Читать «Перипетии гегемонии» онлайн - страница 92

Перри Андерсон

«Его представители» ... К чему беспокоиться о репрезентативности? После Булла школа, основателем которой он был, скатилась в апологетику, стремясь сохранить за собой востребованность; Кларк, более критический по взглядам в своих ранних работах, не является ни отдельным случаем, ни крайним. Популяризатор школы Барри Бузан не столь ярок, и даже этой возвышенной версии гегемонии он предпочитает более безопасный эвфемизм «лидерство», почти как Най. «Не может быть сомнений в том, что США были удивительно успешным и конструктивным международным лидером на протяжении последней половины века и что сейчас нет очевидного кандидата на то, чтобы выполнять эту роль столь же хорошо или лучше»: действительно, лидерство США в этот период, пусть и не свободное от некоторых эпизодических промахов, оказало «в целом благотворное воздействие на развитие международного общества, воздействие, равного которому не найти в анналах истории». Буш создал риски для этой лидерской позиции, однако необходимо «без устали оспаривать» критику такого лидерства, предъявленную французами [20: 188, 193-194]. Только такие друзья, как Британия, могли бы повлиять на американские представления о том, как их страна может восприниматься извне, и помочь ей вернуться на тот курс, которого она с таким достоинством придерживалась в прошлом.

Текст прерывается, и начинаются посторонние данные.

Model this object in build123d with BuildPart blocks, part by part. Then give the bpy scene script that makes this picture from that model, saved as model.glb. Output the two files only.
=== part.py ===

Такова была традиция, некогда отличающаяся безусловной интеллектуальной независимостью, но затем деградировавшая до мелочности «особых отношений». В двух памятных высказываниях Булл отметил разницу между его подходом и большинством тех, что появились после него, написав тем самым на них эпитафию. В начале своего главного труда он заявил: «У исследования своя собственная мораль, и оно не может не подрывать самые разные политические институты и движения — как хорошие, так и плохие», а в конце написал: «Стремление к выводам, которые можно было бы представить „решениями" или „практическими советами", развращает современные исследования мировой политики» [18: xxxvii, 308].

12. Амбиции

Если сравнительно недавние колебания в толковании «международного общества» в Британии — пытающейся, по словам Кларка, вырастить растение гегемонии на теоретической почве, для него, судя по всему, непригодной, — можно прочесть как интеллектуальные симптомы империи прошлого, пытающейся облагородить свою роль адъютанта империи настоящего, прямо противоположное движение, утверждающее укрепление державы будущего, можно обнаружить в Европе. В 2012 году в ведущем интеллектуальном журнале Германии юрист Кристоф Шёнбергер заявил о том, что его страна приняла на себя роль гегемона Евросоюза [167: 1-8]. Это, по его мнению, гегемония не в том смысле, в каком ее понимают в англоязычном мире, как преобладание в межгосударственной системе, не говоря уже о ее вульгарном антиимпериалистическом смысле у Грамши (Вакка был бы сильно удивлен), а в том строгом смысле, который был развит Трипелем, то есть как лидерство в рамках федерации, аналогичное роли Афин в Делосском союзе, Голландии в Соединенных провинциях и Пруссии во Втором рейхе. ЕС стал федерацией, состоящей из более чем двух десятков государств разной величины и значения, с формально равными правами участия у каждого государства, тогда как сложному аппарату ЕС, обосновавшемуся в Брюсселе, недостает прозрачной связи с обществами стран континента. Более того, чтобы он вообще работал, его пришлось отгораживать звуконепроницаемыми стенами. Порядок и согласованность в этой неуклюжей структуре могли появиться только благодаря государству безусловно более крупному и сильному, чем все остальные, подобному Пруссии во Втором рейхе, сотворенном Бисмарком.